As you sit high from the ground, the road visibility is pretty good. We especially like the deep elliptical door windows which enhance the lateral visibility and also give the cabin an airy feel.
The equipment list includes digital tachograph, electrically operated rear mirrors, air suspended driver´s seat, central locking, EV driver’s information system, air conditioning, radio/CD and cruise control.
Engines and performance
The Smith Newton is powered by an 180 hp motor which offers a maximum torque of 650 Nm. The engine gets its energy from Smith’s battery system which has the unique capability of managing power using an integration scheme that allows the use of lithium-ion batteries of varying sizes from different manufacturers. At the moment Smith uses batteries from Valence and A123.
On a single charge, the truck can run up to 100 miles and a fully charging takes between six and eight hours. Despite being all electric, the engine offers a proper power and can hit a maximum speed of 50 mph.
The engine is also combined with a regenerative braking system which uses the energy lost during braking to refill the lithium ion batteries. The service brake consists of a dual circuit, 4 wheel disc air brake system with WABCO ABS, air dryer and parking brake.
Ride and handling
The truck’s features a Ladder type frame which is cold riveted and bolted with U-section side members and open pro¬le steel cross members for an increased solidity.
The suspensions consists of front and rear parabolic springs with transverse torsion bar stabilizer and hydraulic double acting shock absorbers. Thanks to the ladder frame chassis and the hydraulic shock absorbers, the truck’s ride is pretty forgivable and can be even considered comfortable.
The electric motor is completely silent and apart from the wind you won’t be disturbed by any other noise in the cab.

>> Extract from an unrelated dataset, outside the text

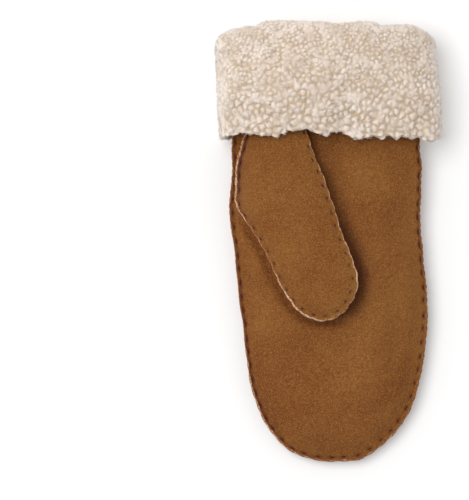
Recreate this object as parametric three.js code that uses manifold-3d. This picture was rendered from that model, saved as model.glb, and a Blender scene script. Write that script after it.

Compared to the fuel powered model, the Smith Newton offers a slightly better handling and road stability due to the lower center of gravity offered by the heavy pack of batteries.
The Smith Newton continues to be one of the most appreciated trucks in its class, but lately its domination is starting to be threatened by models like the Navistar e-Star which were designed from zero as electric vehicles and offer more advantages.
However, the Smith Newton has anything it needs to deal well with competition and has already proven its reliability and strength, as it’s around for some years now. The cabin may not be as comfortable as other trucks in this class, but it offers a fair amount of space and has also a satisfactory ergonomy.
Luckily, the electric motor is up to the task and its 100 miles autonomy is worth to be taken into consideration.